Nah, the light is going the other direction. Just look at the the other more common craters.

The odd crater looks to me like 2 bounces of a meteor, a long time ago; there's smaller craters inside of it.

On the subject of Mars and Nasa, I just rented Roving Mars on blu-ray... Rip-Off. Even the cg is up-res'ed from tv-res to HD. Disney should be lynched for that. The cg is good stuff ( yes, lw ), but rent it on DVD or you'll just be aggravated.

T-Light
09-26-2008, 10:01 PM
Shrox

Or something hit, then rolled a bit, then perhaps sank, the area looks like it was once muddy.
The image is 19km across, that's EXTREME muddy :D Suppose you could look at it in the way earthquakes work (vibrating ground) but it still wouldn't leave a sharp crater, I'm still mystified on this.

Virtualcomposer

Is there a HD version to this picture so that it can be analyzed in Photoshop?
No idea old man, follow the link above to find the JPL source, best advice I can give :)

4dartist
09-28-2008, 05:44 PM
This is a little more back on topic.
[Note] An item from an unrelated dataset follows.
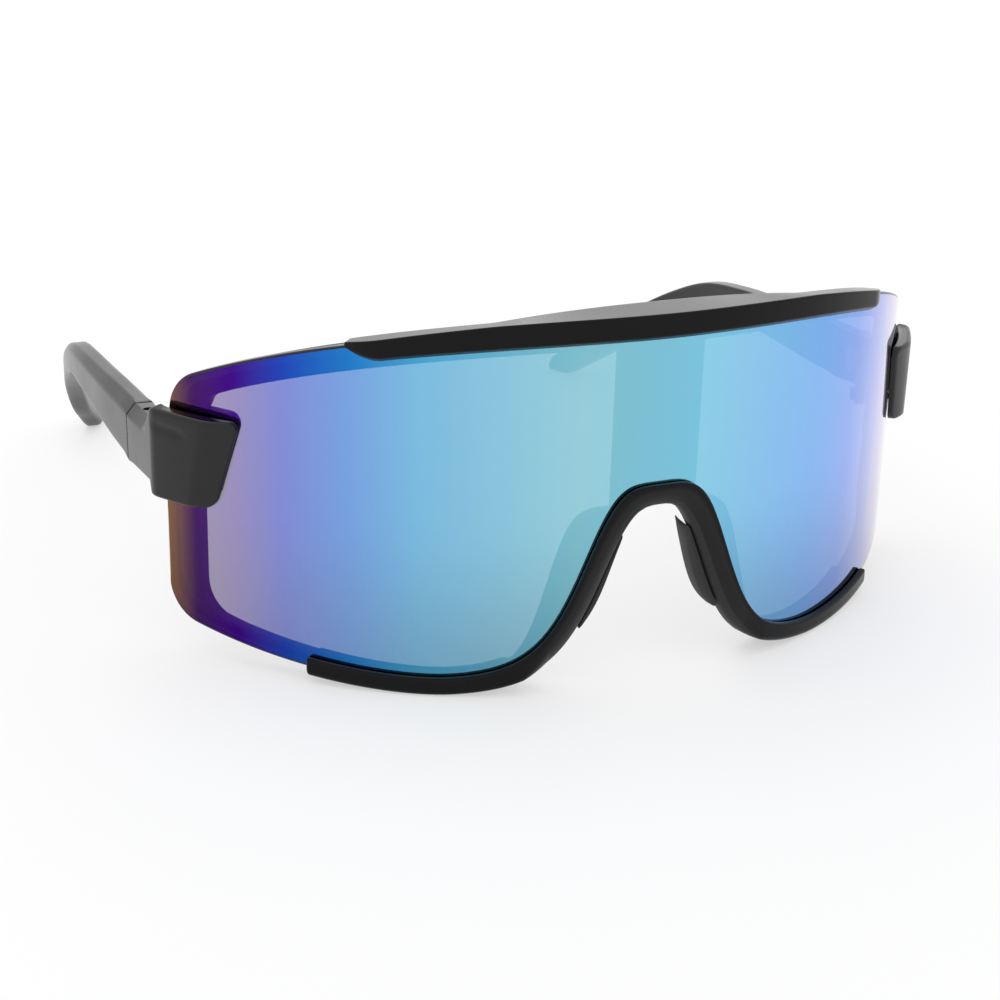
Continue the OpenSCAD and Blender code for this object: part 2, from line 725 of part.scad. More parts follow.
// Cross-section of the temple at share u; end is 1, or less at the round tip
temple_chamfer = 0.5;
tip_end_share = 0.4;
function temple_ring(u, end) =
    let (y = temple_y + temple_l * u,
         out = end_x - temple_sweep * pow(limit((u - sweep_from_share) / (1 - sweep_from_share)),
             sweep_power),
         full_t = mix(temple_t, tip_t, u),
         h = side_h * smooth(path_h_shares, u),
         mid = max(side_top * smooth(path_top_shares, u) - h / 2, h / 2 * end),
         t = full_t * mix(tip_end_share, 1, end),
         x = out - (full_t - t) / 2,
         up = mid + h / 2 * end, low = max(0, mid - h / 2 * end),
         c = temple_chamfer * end, slim = h * end / side_h)
    [[x, y, low + c], [x, y, up - bevel_h * slim], [x - bevel_w * slim * t / temple_t, y, up],
     [x - t + c, y, up], [x - t, y, up - c], [x - t, y, low + c],
     [x - t + c, y, low], [x - c, y, low]];

tip_share = 0.05;
tip_turn = 81;
temple_steps = 27;
tip_steps = 5;
module temple() {
    difference() {
        loft(concat(
            [for (i = [0 : temple_steps]) temple_ring(i / temple_steps * (1 - tip_share), 1)],
            [for (i = [1 : tip_steps])
                let (t = i / tip_steps * tip_turn)
                temple_ring(1 - tip_share + tip_share * sin(t) / sin(tip_turn), cos(t))]));
        leaf_plate();
    }
}

module temple_right() {
    color(satin) in_place() temple();
}

module temple_left() {
    color(satin) in_place() on_left() temple();
}

lens();
rear_frame();
brow_bar();
lower_rim();
nose_pad_left();
nose_pad_right();
endpiece_left();
endpiece_right();
clamp_screws();
hinge_screws();
hinge_leaf_left();
hinge_leaf_right();
temple_left();
temple_right();
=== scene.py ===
"""Looks of a pair of shield sunglasses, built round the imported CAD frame.

Laid out as a Blender add-on: sizes and colours are properties, each group of pieces has an
operator, and main() runs them in order. Lengths are metres, in the CAD model's frame: +Z up,
the wearer looks along -Y, and left and right are as seen from the front.
"""

import json
import math

import bmesh
import bpy
import numpy as np
from bpy.props import FloatProperty, FloatVectorProperty, PointerProperty
from mathutils import Matrix, Vector


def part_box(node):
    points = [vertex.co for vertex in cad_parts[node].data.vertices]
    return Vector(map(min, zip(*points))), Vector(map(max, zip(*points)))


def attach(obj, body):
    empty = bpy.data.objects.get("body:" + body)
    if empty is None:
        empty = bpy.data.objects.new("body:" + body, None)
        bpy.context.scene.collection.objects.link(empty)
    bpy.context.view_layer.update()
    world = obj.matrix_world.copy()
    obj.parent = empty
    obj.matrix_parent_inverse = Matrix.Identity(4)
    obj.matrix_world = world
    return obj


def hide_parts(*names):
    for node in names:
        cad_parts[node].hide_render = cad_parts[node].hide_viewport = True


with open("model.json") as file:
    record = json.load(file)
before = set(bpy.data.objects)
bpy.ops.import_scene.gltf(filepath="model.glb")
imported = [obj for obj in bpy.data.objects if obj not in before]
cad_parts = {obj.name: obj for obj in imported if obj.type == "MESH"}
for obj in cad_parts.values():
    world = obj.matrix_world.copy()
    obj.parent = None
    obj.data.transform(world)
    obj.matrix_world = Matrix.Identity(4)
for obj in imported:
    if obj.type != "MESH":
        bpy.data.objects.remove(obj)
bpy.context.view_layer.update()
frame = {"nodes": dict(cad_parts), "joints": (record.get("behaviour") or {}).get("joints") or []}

bl_info = {
    "name": "Shield sunglasses",
    "version": (1, 0, 0),
    "blender": (4, 5, 0),
    "location": "View3D > Sidebar > Sunglasses",
    "description": "Builds shield sunglasses with a mirror lens, and a plain studio",
    "category": "Object",
}

FRONT_BODY = "front"
SIDES = (("left", -1.0), ("right", 1.0))
# The lens's front vertex lies this far before the frame's origin
VERTEX_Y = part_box("lens")[0].y
# The hinge axes, from the joints' own places
HINGE_X = max(joint["pos_m"][0] for joint in frame["joints"])
HINGE_Y = frame["joints"][0]["pos_m"][1]
HINGE_Z = frame["joints"][0]["pos_m"][2]


def length(name, description, value, low, high):
    """A length property in metres."""
    return FloatProperty(name=name, description=description, default=value, min=low, max=high,
                         precision=5, subtype="DISTANCE", unit="LENGTH")


def colour(name, description, value):
    """A colour property."""
    return FloatVectorProperty(name=name, description=description, default=value, size=3,
                               min=0.0, max=1.0, subtype="COLOR")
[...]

I work for John Frassanito & Associates here in Houston, TX. We do animation and a few other things to support JSC and a few other NASA centers. We do use Lightwave for almost all the animation. I wish our website was something that was constantly updated, but it's pretty neglected. I'm not sure if it's even been touched in the last couple years.

I also worked for Dan Maas on the imax Roving Mars and he is a great guy to work for. I learned so much from him. I'd send a demo to him just in case he is needing help.

If you would like to know more about JF&A, I'd be happy to answer any questions. Just send me a private msg.

-Ben

shrox
09-28-2008, 07:10 PM
Or carved/eroded on the edges?

That second picture has the arrow indicating light in the wrong direction, the arrow should be rotated 90 degrees counter clockwise, and the high and low labels are reversed.